An was liegt der Rückgang der Umfragewerte im Moment. Ist das der Höcke-Effekt oder der Schulz-Effekt?
Nein, das ist der Streiteffekt. Ich mache die Erfahrung, wenn ich mit Nicht-AfD-Leuten spreche, machen sie den nach außen getragenen Streit dafür verantwortlich.
Frauke Petry sucht auf dem Bundesparteitag in Köln offensichtlich die Konfrontation mit ihren parteiinternen Rivalen Gauland und Höcke. Kommt es zum Showdown, droht sogar die erneute Spaltung?

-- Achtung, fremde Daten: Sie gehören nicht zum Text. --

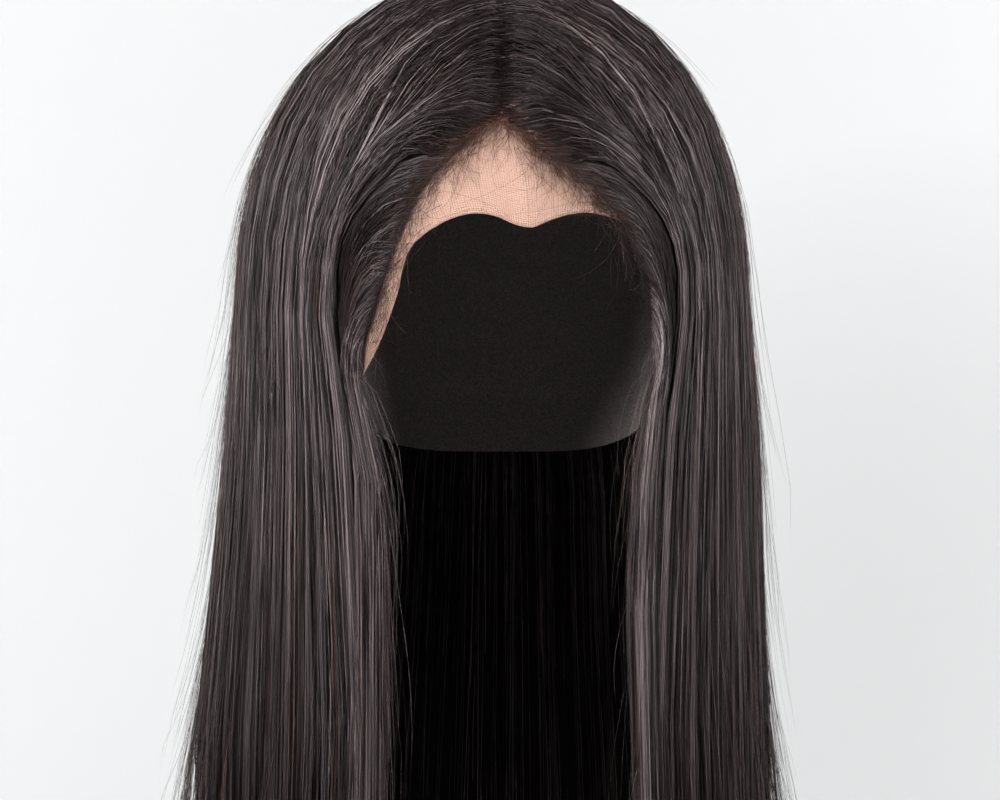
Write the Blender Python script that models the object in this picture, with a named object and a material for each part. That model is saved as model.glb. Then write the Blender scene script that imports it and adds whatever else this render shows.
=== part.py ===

Von einer Spaltung sind wir weit weg. Wir lassen den Parteitag in Köln jetzt erst einmal auf uns zukommen.
Wie sollen die Grabenkämpfe auf Bundes- und Landesebene eingedämmt werden? Das Führungspersonal im Bund scheint heillos zerstritten.
Das System, das wir in Baden-Württemberg versuchen, kann funktionieren. Der Weg muss heißen: zurück auf die Sachebene. Damit haben wir sehr gute Erfahrungen gemacht, das kann auch im Bund funktionieren. Dazu müssen allerdings persönliche Befindlichkeiten hinten angestellt werden.
Aktuell kämpfen Sie gegen den Abwärtstrend. Kann es für die AfD in Sachen Einzug in den Bundestag noch eng werden?
Da bin ich ganz gelassen. Ich prophezeie, dass wir mit 15 Prozent in den Bundestag einziehen werden – nicht viel mehr, aber auch nicht viel weniger.